The “magic moment” came the next morning when that overnight group reported out, both verbally and in writing, what they heard the participants saying and what they as the Leadership believed as well. The rewrite included the description of the Cabana Experience and the shared mission, vision, principles and ’99 imperatives. The response from the whole group was immediate and electrifying. Actually they united to give a spontaneous standing ovation when asked by their leader: “Did we get it right?” In that moment, everyone was clearly seeing themselves in the document, feeling connected to others, and knew they would succeed together. In that moment, Information, Identity and Relationship all converge. Seeing myself in it (identity), knowing it is right (information) and feeling connected to everyone else in the organization (relationship) combine to create the magic. We believe that was the paradigm shift moment, the way Ivor described it in New York.

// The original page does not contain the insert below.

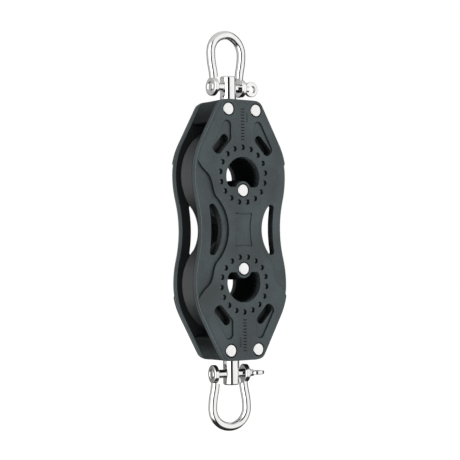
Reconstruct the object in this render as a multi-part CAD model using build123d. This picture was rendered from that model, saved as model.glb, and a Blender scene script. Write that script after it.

The rest of the day, the participants identified first-step action plans for the system as a whole and for their back-home groups. We finished with individual evaluations, which are summarized, and compared to the outcomes the Event Planning Team had identified, at the end of this article.

 

This was the beginning of a journey. We are confident that no one who was at the event will allow it to slip through their fingers. Additional work will continue through the next year with or without the further involvement of the consultants.

And so, the most important message we’d like to leave ringing in your ears is that it does not take magic to create the magic. We are clear that it takes real focus on purpose and it requires the consultants to truly believe that the wisdom is in the people themselves. The magic is in opening up information flow, building relationships and creating new identity definitions, thus combining and releasing the wisdom in the organization.